The Book of Exodus tells how Moses stood up to Pharaoh, how ten plagues came down, and how G-d finally said enough. The last plague took the firstborn sons of Egypt, yet the Israelites were spared because they marked their doors with lamb’s blood. Those marked homes were passed over. That’s where the name comes from, plain and simple.
For us Jews it matters so much because it is not just ancient history. It is our birth story as a free people. Freedom is not something we take for granted. Every spring we pause, look around the table at the faces we love, and feel grateful that we can choose our own path. It reminds us to keep teaching the next generation that liberty is precious and that we carry responsibility for one another. There is a quiet warmth in that, like a hug from the past that still fits perfectly.
We mark it in ways that pull everyone in. The big one is the Seder, the special meal on the first 2 nights.
Families gather, open the Haggadah, and retell the whole story together. Kids ask the four questions.

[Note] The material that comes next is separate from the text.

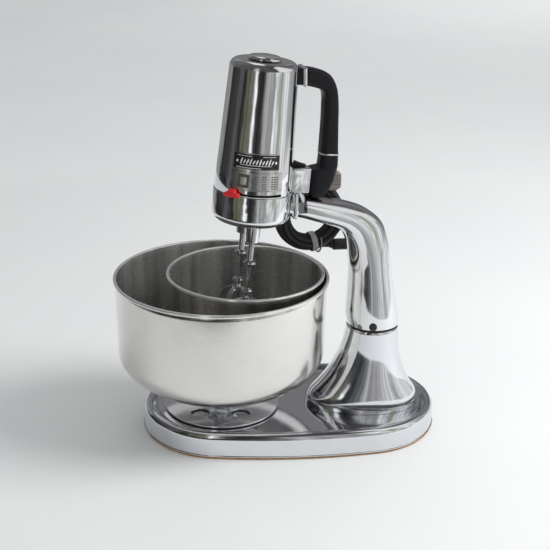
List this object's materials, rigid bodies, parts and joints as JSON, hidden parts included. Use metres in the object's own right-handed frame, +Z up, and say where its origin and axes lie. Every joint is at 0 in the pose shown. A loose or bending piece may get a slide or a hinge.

Actually my favourite part is Ma Nishtana, It’s sung at the beginning of the Maggid section of the Haggadah, shortly after the appetiser (Karpas) is eaten.
Traditionally, it is sung or recited by the youngest person at the Seder table who is capable of asking.
"Ma Nishtana" translates to "Why is this night different?" It asks four questions highlighting the unique acts done at the Seder (eating matzah, eating bitter herbs, dipping food, and reclining) compared to all other nights.
The questions act as a prompt for the head of the household to begin telling the story of the Exodus from Egypt
We drink four cups of wine, we taste bitter herbs to remember the hardship and we eat matzah, that simple flat bread.
Matzah stands for the rush, the moment they left so fast the dough never had time to rise.
For the whole week we keep the house clear of chametz, anything made from leavened grain. No bread, no biscuits, no cereal. Many of us give the place a proper deep clean first, which, let me tell you, turns into quite the family project. It is not just about the rules. It is a fresh start, a way of sweeping out the old so we can step into something new with clearer hearts.
In the end Pesach brings us close. We laugh, we argue over the best charoset recipe, we remember the tough bits and the hopeful ones. And somehow, in the middle of it all, freedom feels real again, right there in the room with us.